DATA EXCERPT:
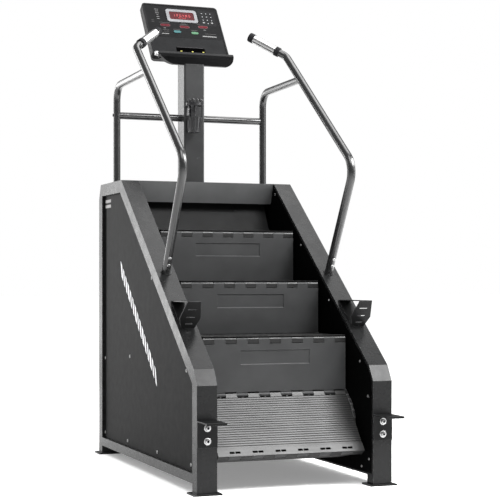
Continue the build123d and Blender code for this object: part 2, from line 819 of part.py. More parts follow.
for sign, word in ((-1, "left"), (1, "right")):
    side_frame(sign, "side_frame_" + word)
    outer_panel(sign, "outer_panel_" + word)
    inner_liner(sign, "inner_liner_" + word)
    handrail(sign, "handrail_" + word)
    rear_support(sign, "rear_support_" + word)
    pulse_grip(sign, "pulse_grip_" + word)
    rail_bracket(sign, "rail_bracket_" + word)
    front_bracket(sign, "front_bracket_" + word)

panel_screws()
foot_plates()
top_crossbeam()
rear_crossmember()
rear_cover()
column()
crossbar()
grip_collars()
socket_bolts()
bottle_cage()
console_housing()
console_fascia()
display_bezel()
display_window()
keypad()
console_tray()
tray_knob()
push_button("start_button")
push_button("cool_down_button")
sprocket_shaft(BOTTOM_C, "bottom_shaft", 22)
sprocket_shaft(TOP_C, "top_shaft", 22)
chain_loops()
shaft_bearings()
brake_unit()
power_inlet()
power_switch()

for k in range(STEPS):
    tread(HEEL[k], NOSE[k], "tread_" + str(k))
    riser(NOSE[k - 1], HEEL[k], "riser_" + str(k), open_end=k in (4, 8))
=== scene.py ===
import math

import bmesh
import bpy
from mathutils import Matrix, Vector


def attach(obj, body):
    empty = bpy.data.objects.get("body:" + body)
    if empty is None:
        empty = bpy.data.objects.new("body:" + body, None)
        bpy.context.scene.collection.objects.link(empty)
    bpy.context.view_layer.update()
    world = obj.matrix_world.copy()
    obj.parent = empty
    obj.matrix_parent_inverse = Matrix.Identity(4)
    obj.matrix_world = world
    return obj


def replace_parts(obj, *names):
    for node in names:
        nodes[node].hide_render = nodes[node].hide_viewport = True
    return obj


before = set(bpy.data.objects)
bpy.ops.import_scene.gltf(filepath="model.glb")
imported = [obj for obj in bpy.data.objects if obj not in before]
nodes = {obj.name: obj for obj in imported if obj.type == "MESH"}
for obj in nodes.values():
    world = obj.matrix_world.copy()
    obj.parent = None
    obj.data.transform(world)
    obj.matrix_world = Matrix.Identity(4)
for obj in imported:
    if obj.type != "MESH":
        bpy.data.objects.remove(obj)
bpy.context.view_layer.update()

# ---------------------------------------------------------------- dimensions, metres
Y0 = 0.6475
HALF_W = 0.375
PANEL_X = HALF_W - 0.012
LINER_X = 0.298
RAIL_X = 0.3375
CHAIN_X = 0.2895
TREAD, RISE = 0.256, 0.203
PITCH = math.hypot(TREAD, RISE)
DOWN = (-TREAD / PITCH, -RISE / PITCH)
OUT = (-RISE / PITCH, TREAD / PITCH)
SPROCKET_R = 0.118
HINGE = (0.216, 0.325)
LEAD = 0.04
RUN = (9 * PITCH - 2 * math.pi * SPROCKET_R) / 2
BOTTOM_C = (
    HINGE[0] + LEAD * DOWN[0] - SPROCKET_R * OUT[0],
    HINGE[1] + LEAD * DOWN[1] - SPROCKET_R * OUT[1],
)
TOP_C = (BOTTOM_C[0] - RUN * DOWN[0], BOTTOM_C[1] - RUN * DOWN[1])
FACE_W, FACE_H = 0.350, 0.30829
FACE_N = Vector((0, -0.81417, 0.58062))
FACE_UP = Vector((0, 0.58062, 0.81417))
FACE_AT = Vector((0, 1.2685 - Y0, 1.8465))
RAIL_R = 0.016
CUP = (-0.014, 1.1036 - Y0)
CUP_BASE, CUP_PLATE, CUP_RING = 1.386, 1.472, 1.5055
PAINT_TINT = 0.02
SMOOTH_ANGLE = math.radians(35)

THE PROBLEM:
The required output is an exact reproduction of the lines starting at the one that contains "socket_bolts()" and ending at the one that contains "obj.parent = empty". Both boundary lines belong to it.

REPLY:
socket_bolts()
bottle_cage()
console_housing()
console_fascia()
display_bezel()
display_window()
keypad()
console_tray()
tray_knob()
push_button("start_button")
push_button("cool_down_button")
sprocket_shaft(BOTTOM_C, "bottom_shaft", 22)
sprocket_shaft(TOP_C, "top_shaft", 22)
chain_loops()
shaft_bearings()
brake_unit()
power_inlet()
power_switch()

for k in range(STEPS):
    tread(HEEL[k], NOSE[k], "tread_" + str(k))
    riser(NOSE[k - 1], HEEL[k], "riser_" + str(k), open_end=k in (4, 8))
=== scene.py ===
import math

import bmesh
import bpy
from mathutils import Matrix, Vector


def attach(obj, body):
    empty = bpy.data.objects.get("body:" + body)
    if empty is None:
        empty = bpy.data.objects.new("body:" + body, None)
        bpy.context.scene.collection.objects.link(empty)
    bpy.context.view_layer.update()
    world = obj.matrix_world.copy()
    obj.parent = empty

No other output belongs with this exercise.